Compact tractor makers have gone to great lengths to market new machines that “drive just like your car.” What that really means is that designers have taken the traditional operating steps out of the operator’s realm. There was a time when small tractors of all kinds had at least two and sometimes three gear selector levers – one controlled the speed range (high/low), one the speed (first through fourth gears), and many had a separate control lever for direction called a shuttle (forward/reverse).
For folks with plenty of tractor experience, this vintage-style setup makes complete sense, and the need to stop and clutch the tractor to change gears isn’t an issue. Many of the more-recent compact tractors have traded their traditional transmissions for a hydrostatic version that employs one or two pedals to control both speed and direction. An even newer variation on the pedal-controlled transmission theme is the continuously variable transmission (CVT), which uses mechanical speed modulation instead of hydraulic flow – in both cases, the “easy” transmission options added quite a bit to the tractor’s price tag.
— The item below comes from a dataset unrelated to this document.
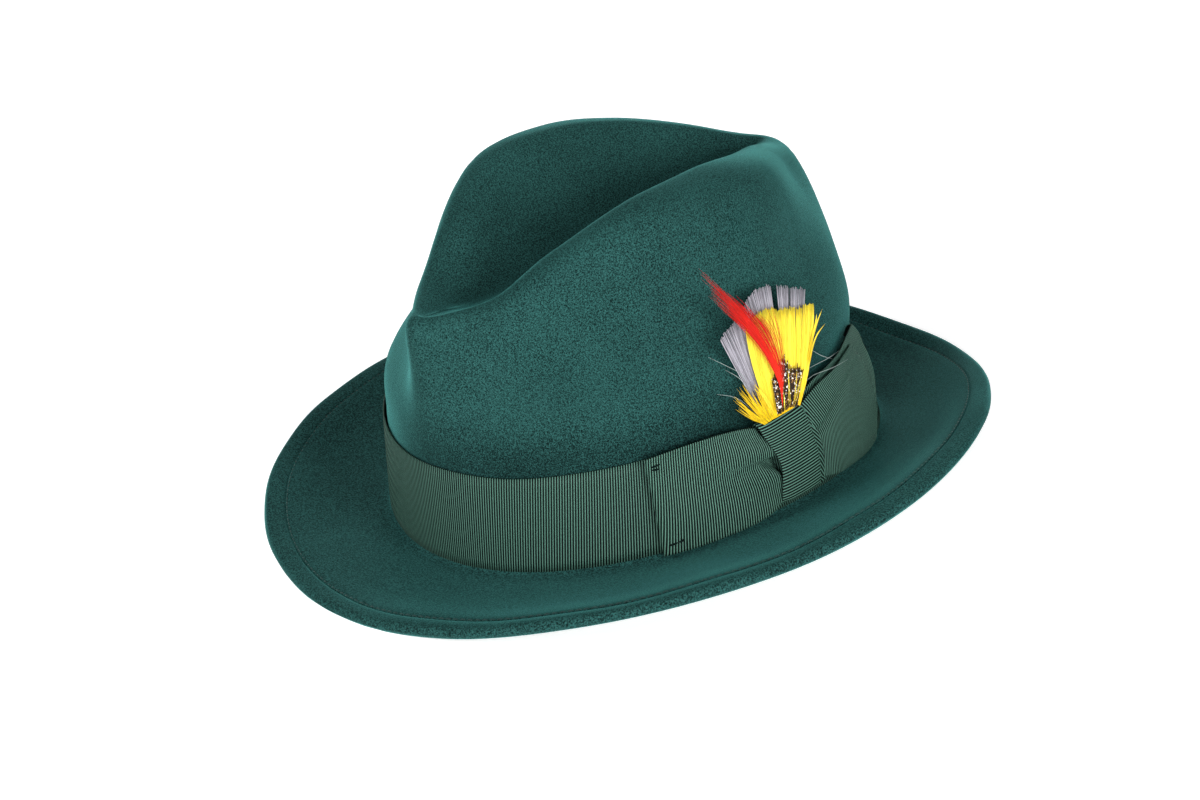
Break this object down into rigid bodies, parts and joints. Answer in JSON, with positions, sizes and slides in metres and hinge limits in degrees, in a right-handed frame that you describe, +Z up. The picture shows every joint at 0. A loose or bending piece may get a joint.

Generally, if you plan to do a lot of direction and speed changes such as with intensive front-end loader work, the hydro or CVT will make that work easier and arguably more efficient. The next best option would be a tractor with a synchronized or automatic clutching shuttle shift transmission. That way you would only need to slow and clutch for the directional changes. If money is worth more than convenience or your time, then you can go for the traditional straight gear transmission. You will need to stop, clutch and make a transmission shift to change directions – but in other operations such as field mowing, the hydro, CVT or shuttle options don’t offer that much advantage under most conditions.